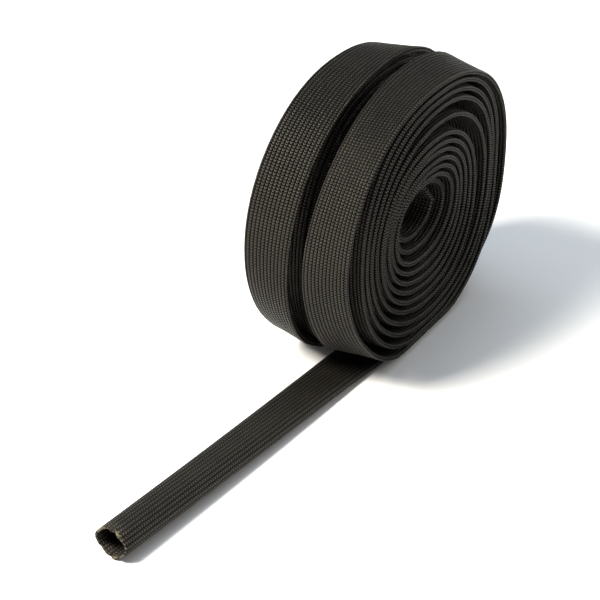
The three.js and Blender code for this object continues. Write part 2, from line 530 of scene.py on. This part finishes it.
def camera():
    data = bpy.data.cameras.new("camera")
    data.lens = CAMERA_LENS
    data.sensor_width = 36
    data.clip_start = 0.01
    made = bpy.data.objects.new("camera", data)
    flat = math.cos(CAMERA_ELEVATION)
    back = Vector((
        math.sin(CAMERA_AZIMUTH) * flat, -math.cos(CAMERA_AZIMUTH) * flat, math.sin(CAMERA_ELEVATION)))
    made.location = CAMERA_AIM + back * CAMERA_DISTANCE
    made.rotation_euler = back.to_track_quat("Z", "Y").to_euler()
    bpy.context.collection.objects.link(made)
    bpy.context.scene.camera = made


def area_light(name, place, size, power, tint):
    data = bpy.data.lights.new(name, "AREA")
    data.shape = "RECTANGLE"
    data.size, data.size_y = size
    data.energy = power
    data.color = tint
    made = bpy.data.objects.new(name, data)
    made.location = place
    made.rotation_euler = (Vector(place) - LIGHTS_AIM).to_track_quat("Z", "Y").to_euler()
    bpy.context.collection.objects.link(made)


def lights():
    """A large soft light from the front left and above, a bluish one overhead and a faint one from behind."""
    world = bpy.data.worlds.new("studio")
    world.use_nodes = True
    background = world.node_tree.nodes["Background"]
    background.inputs["Color"].default_value = (1, 1, 1, 1)
    background.inputs["Strength"].default_value = 0.30
    bpy.context.scene.world = world
    area_light("key_softbox", (-0.50, -0.72, 1.12), size=(0.42, 0.42), power=56, tint=(1.0, 0.95, 0.86))
    area_light("top_softbox", (-0.2, 0.3, 1.3), size=(1.2, 1.2), power=11, tint=(0.74, 0.87, 1.0))
    area_light("rim_softbox", (0.62, 0.85, 0.55), size=(0.5, 0.4), power=4, tint=(1.0, 0.98, 0.94))


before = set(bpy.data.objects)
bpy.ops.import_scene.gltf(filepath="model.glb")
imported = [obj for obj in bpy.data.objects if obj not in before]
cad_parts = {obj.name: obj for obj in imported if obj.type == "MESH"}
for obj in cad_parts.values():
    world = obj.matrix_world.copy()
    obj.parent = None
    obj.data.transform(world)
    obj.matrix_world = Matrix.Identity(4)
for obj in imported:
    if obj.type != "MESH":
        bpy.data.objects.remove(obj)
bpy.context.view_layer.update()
camera()
floor()
lights()
knit = sleeve()
knit.data.materials.append(knit_material())
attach(knit, "root")
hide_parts("sleeve")
bpy.context.scene.view_settings.view_transform = "Standard"
bpy.context.view_layer.update()
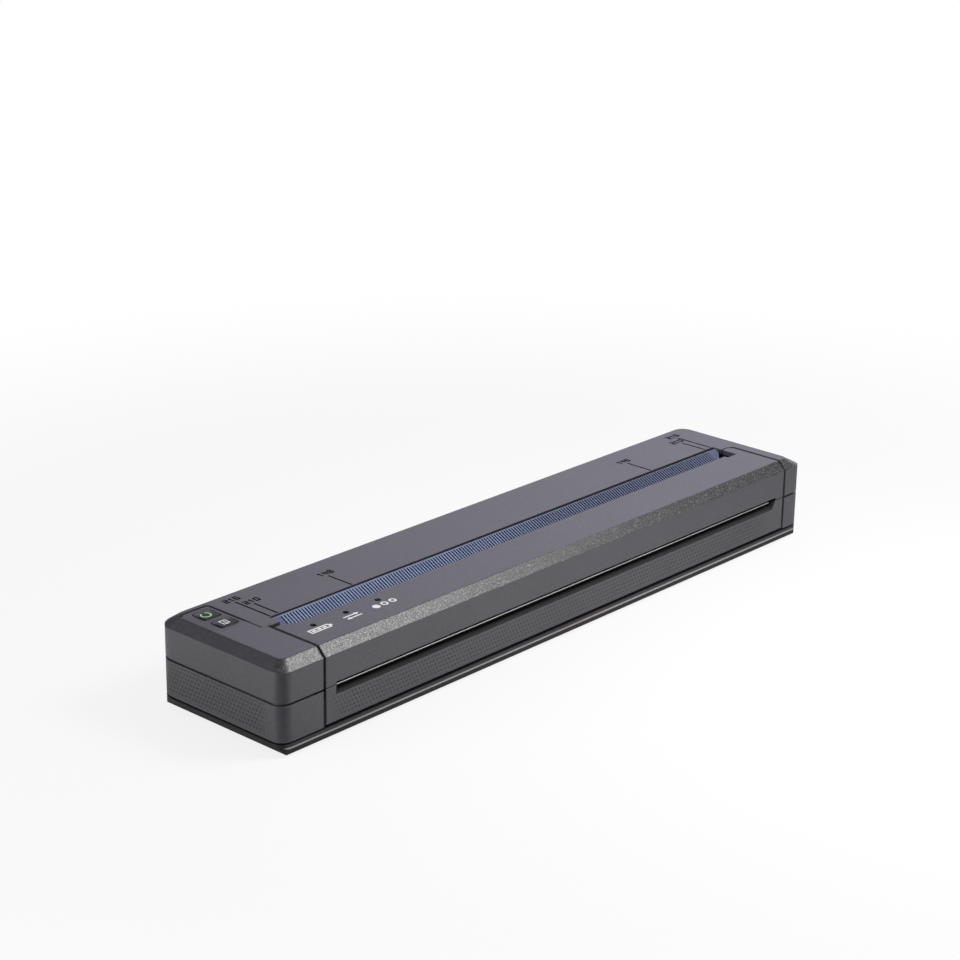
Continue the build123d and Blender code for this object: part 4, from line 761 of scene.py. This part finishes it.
def guide_number(name, text, centre):
    """A paper width on the deck, read from the front and built from straight strokes."""
    bm = bmesh.new()
    for i, digit in enumerate(text):
        left = centre[0] + (i - (len(text) - 1) / 2) * DIGIT_PITCH - DIGIT_WIDTH / 2
        foot = centre[1] - DIGIT_HEIGHT / 2
        for x0, y0, x1, y1 in STROKES[digit]:
            start = (left + x0 * DIGIT_WIDTH / 2, foot + y0 * DIGIT_HEIGHT / 2)
            end = (left + x1 * DIGIT_WIDTH / 2, foot + y1 * DIGIT_HEIGHT / 2)
            add_stroke(bm, start, end, DIGIT_STROKE, *print_faces(ROOF))
    new_object(name, bm, BLACK_INK, "body")


def guide_lines():
    """Black paper-width lines on the deck, each with its number."""
    bm = bmesh.new()
    half = GUIDE_LINE_WIDTH / 2
    for x, rear, _, _ in GUIDE_LINES:
        add_box(bm, x - half, x + half, GUIDE_LINE_FRONT, rear, *print_faces(ROOF))
    new_object("guide_lines", bm, BLACK_INK, "body")
    for i, (x, rear, text, shift) in enumerate(GUIDE_LINES):
        guide_number("guide_number_%d" % (i + 1), text, (x + shift, rear + DIGIT_HEIGHT))


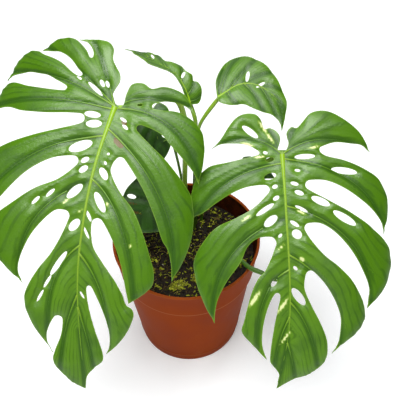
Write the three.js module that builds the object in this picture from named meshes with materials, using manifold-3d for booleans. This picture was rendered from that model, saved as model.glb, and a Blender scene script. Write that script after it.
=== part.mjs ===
// A young monstera in a plain nursery pot: seven leaf blades on their stalks, a short main stem,
// moss clumps and soil. Millimetres, +Z up; the origin is the centre of the pot's underside.
import * as THREE from 'three';
import { TessellateModifier } from 'three/addons/modifiers/TessellateModifier.js';
import { mergeVertices } from 'three/addons/utils/BufferGeometryUtils.js';
import Module from 'manifold-3d';

// ---- driving dimensions ---------------------------------------------------------------------
const RIM_RADIUS = 60;
const POT_HEIGHT = 125;
const FOOT_RADIUS = 46;
const BAND_HEIGHT = 29;
const BAND_FOOT_RADIUS = 57;
const WALL = 1.5;
const FLOOR_TOP = 5;
const FOOT_RING = 8;
const CHANNEL_DEPTH = 3;
const BOSS_RADIUS = 14;
const POT_SIDES = 48;
const DRAIN_HOLES = 6;
const DRAIN_RADIUS = 4;
const DRAIN_CIRCLE = 27;
const DRAIN_SIDES = 12;
const SOIL_EDGE = 105;
const SOIL_MOUND = 4;
const GAP = 0.3;
const BLADE_THICKNESS = 1.2;
const BLADE_FACET = 22;
const OUTLINE_STEP = 7;
const SMALLEST_HOLE = 6;
const HOLE_SIDES = 10;
const SPLIT_ROUNDS = 8;
const MERGE_DISTANCE = 1e-4;
const STALK_STEP = 9;
const STALK_SIDES = 8;
const STALK_CLEARANCE = 0.3;
const MOSS_CLEARANCE = 0.6;
const BAND_STEP = 1.2;
const LIP = 0.8;
const LIP_DEPTH = 2.6;
const LIP_ROUND = (LIP + WALL) / 2;
const LIP_ARC_STEPS = 7;
const EDGE = 1;
const RING_HEIGHT = 10;
const RING_STEP = 0.3;
const AERIAL_ROOT_RADIUS = 1.9;
const AERIAL_ROOT = [
  [30, -14, 109], [33, -16, 118], [41, -26, 130], [50, -36, 131.5], [60, -41, 131], [70, -45, 127],
];
const MAIN_STEM_RADIUS = 4;
const MAIN_STEM_FOOT = [-5, 37];
const MAIN_STEM = [[-5, 37, 116], [-4, 36, 124], [-2, 38, 131]];
const STALK_RISE = 4;
const JOINT_REACH = [-6, 3];
const DROOP_STEPS = 12;

// ---- leaf outlines --------------------------------------------------------------------------
// A blade is drawn flat, as [across, along] from the point where the stalk joins it. Each side is
// listed from the stalk to the leaf tip: a plain pair is a point on a smooth edge, tip() is the
// pointed end of a lobe, and bay() is the round inner end of the slit between two lobes.
const tip = (across, along) => ({ kind: 'tip', at: [across, along] });
const bay = (across, along, radius) => ({ kind: 'bay', at: [across, along], radius });

const LEFT_BLADE = {
  base: [-41.5, -5, 264],
  heading: 0,
  pitch: 33,
  droop: 27,
  roll: 0,
  twist: 0,
  fold: 10,
  arch: 0.008,
  veinLean: [62, 28],
  midrib: [[0, 0], [-13.5, 44], [-22, 92], [-24, 126], [-22, 186.5]],
  sides: [
    [
      [-0.5, -3], [-1.5, -8], [3, -16.5], [3, -21.5], [1, -25.5], [-1.7, -31.5], [-1.5, -38.5],
      [-4.5, -43], [-11.5, -45.7],
      tip(-24, -45.6),
      [-18.5, -43.2], [-15, -37.5], bay(-16, -34, 1.3), [-19.3, -38], [-24.7, -44.2],
      [-28, -46.7], [-35, -48], [-41, -47.5], [-46, -45.2],
      tip(-51, -41.6),
      [-44, -40.3], [-38.5, -39], [-32.8, -35.6], [-28.7, -31.7], [-24.6, -26],
      bay(-23.2, -22, 1.6), [-27.5, -22.8], [-35.5, -30.4], [-41, -34], [-49.5, -38.4],
      [-53.5, -41.3], [-59, -42.3], [-64, -40.5], [-68, -38], [-72.5, -34], [-75, -30],
      tip(-77, -22.8),
      [-74.6, -26.2], [-66, -27.3], [-59, -27], [-52, -25], [-45.5, -23], [-39.5, -19.3],
      bay(-32.8, -12.8, 1.8), [-41, -12], [-58, -16], [-72.5, -20.7], [-78, -18], [-83, -11],
      tip(-88, -2),
      [-78.5, -3.5], [-71, -2.5], [-63, 0.5], [-56, 2], [-44, 3.6], [-27, 4.2],
      bay(-22, 7.8, 3.3), [-35, 14.2], [-53, 18], [-69, 22.3], [-79, 26.5], [-88, 34],
      [-92, 46], [-91.5, 58],
      tip(-88, 68.5),
      [-79, 63], [-69, 53], [-55, 40.6], [-39, 33], bay(-25.3, 34.8, 3.2), [-34.5, 45.8],
      [-49, 51.5], [-64, 60.3], [-79, 70.5], [-85, 76], [-88, 84], [-84, 91], [-73, 98],
      [-68, 104],
      tip(-59, 112.2),
      [-61.8, 106.5], [-61.8, 100], [-56.2, 86.5], [-47, 74.3], [-36.5, 65.6],
      bay(-31.5, 69.2, 3.8), [-32, 79.5], [-39.4, 92], [-49.2, 104], [-56.9, 117], [-57.7, 125],
      [-54, 138], [-48.5, 148],
      tip(-42, 159.2),
      [-44.8, 153], [-45, 146], [-42.3, 139], bay(-37.2, 136.5, 3), [-35.8, 147],
      [-40.2, 157.5], [-42, 164.2], [-39.5, 171.5], [-34.5, 176.8], [-29, 182.5],
      tip(-22, 186.5),
    ],
    [
      [3.2, 0.6], [5, -1], [7.5, -9], [11, -14.5], [18, -15], [23.5, -11.5], [31, -12.7],
      [38.5, -11], [45, -7.5], [49, -2],
      tip(51.8, 4.5),
      [47, 0], [41, -2.5], [32, -3.5], bay(25.7, 0, 1.8), [30, 2.6], [41.5, 3.7], [50.5, 9],
      [56.2, 16], [58.2, 27.5], [57, 41],
      tip(55, 49),
      [51, 41.5], [44, 33.4], [36, 25], [30, 18.2], bay(16.5, 14.5, 2.3), [25.5, 27.4],
      [31.5, 33], [41.5, 45], [49.5, 57.5], [51, 67.5], [51, 78], [46, 97],
      tip(37, 113),
      [36.8, 102.3], [34, 91], [31, 86], [26, 71], [20, 56], [13.5, 44], bay(4.2, 36, 3.4),
      [-1.6, 40], [-0.3, 46], [4.5, 55], [12.5, 66], [17.8, 79], [22, 93], [25, 106], [24, 114],
      [17, 121],
      tip(8.6, 126),
      [7, 117], [4.5, 101.5], [0, 86.5], bay(-10.2, 74.4, 3.6), [-13.3, 88], [-7.3, 99],
      [-0.3, 109.5], [4.8, 119.5], [7.3, 127], [10.5, 129.3], [11.8, 133], [9.8, 139.5],
      [5.6, 147.4], [-2.5, 157],
      tip(-7.6, 161.4),
      [-5.4, 157], [-4.5, 149], [-6, 139.5], [-9.2, 128.5], bay(-16.5, 115.3, 1.5),
      [-16.8, 130.5], [-13.3, 145], [-9.8, 158], [-9.4, 165], [-15, 170.7], [-20.2, 176.5],
      tip(-22, 186.5),
    ],
  ],
  holes: [
    [-14.3, 5.2, 6, 2.3], [-12.8, 11.2, 5, 2.4], [-21, 25.4, 7.8, 3.3], [-18, 34.3, 2.8, 1.6],
    [-19, 40, 3.2, 1.8], [-24.5, 53.8, 6.3, 2.6], [-39.8, 54.8, 3.6, 1.1], [-49, 59.4, 3.4, 1],
    [-24.7, 75, 4.6, 2.6], [-35.3, 99.4, 9.3, 1.7], [-42.6, 110.9, 4.6, 0.9],
    [-47.6, 120.2, 4.3, 0.8], [5.8, 8.8, 2.6, 1], [7, 13.5, 2.4, 1], [-3.4, 30.5, 0.9, 0.9],
    [-5.1, 36.3, 1.3, 0.8], [-6.3, 43, 4.3, 2.3], [-8.7, 60.8, 7, 2.4], [-15.6, 69.4, 3.8, 1.1],
    [-17.3, 79.9, 4.2, 0.9], [16, -1, 1.8, 0.9], [-12.6, -12, 6.5, 1.4],
    [-8.2, -15.4, 2.6, 1.3], [-4.9, -15.2, 2.4, 1.2], [-23.2, -19.2, 2, 0.8],
    [-20.9, 120, 2.7, 0.8],
  ],
};

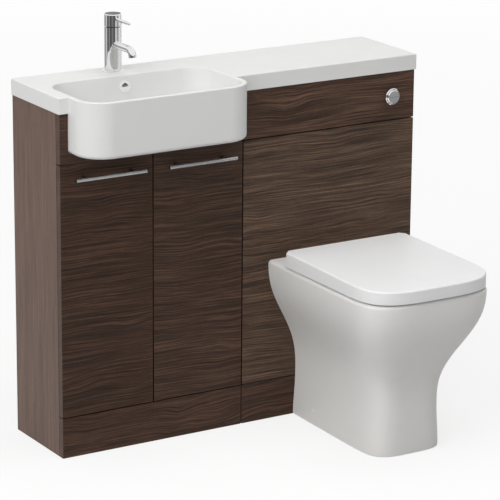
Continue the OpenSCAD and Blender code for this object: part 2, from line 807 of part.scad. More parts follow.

+ + + + + + +

**EXERCISE:**
Print exactly, and only, the lines beginning at the top of the listing and ending at the line with "bpy.context.scene.camera = made".

**RIGHT ANSWER:**
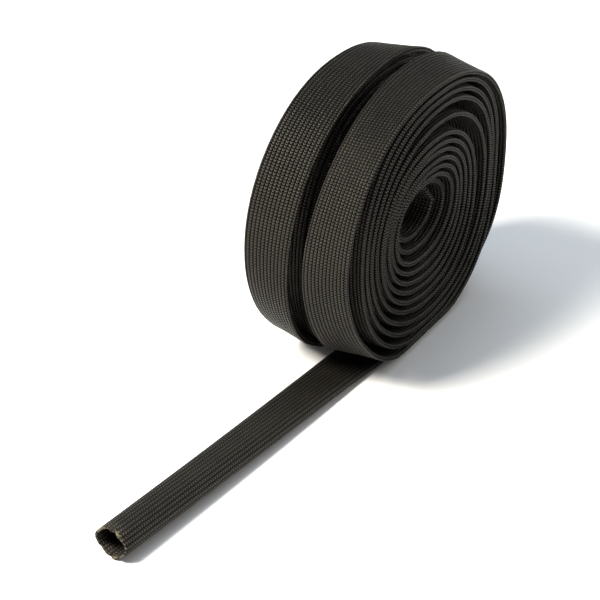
The three.js and Blender code for this object continues. Write part 2, from line 530 of scene.py on. This part finishes it.
def camera():
    data = bpy.data.cameras.new("camera")
    data.lens = CAMERA_LENS
    data.sensor_width = 36
    data.clip_start = 0.01
    made = bpy.data.objects.new("camera", data)
    flat = math.cos(CAMERA_ELEVATION)
    back = Vector((
        math.sin(CAMERA_AZIMUTH) * flat, -math.cos(CAMERA_AZIMUTH) * flat, math.sin(CAMERA_ELEVATION)))
    made.location = CAMERA_AIM + back * CAMERA_DISTANCE
    made.rotation_euler = back.to_track_quat("Z", "Y").to_euler()
    bpy.context.collection.objects.link(made)
    bpy.context.scene.camera = made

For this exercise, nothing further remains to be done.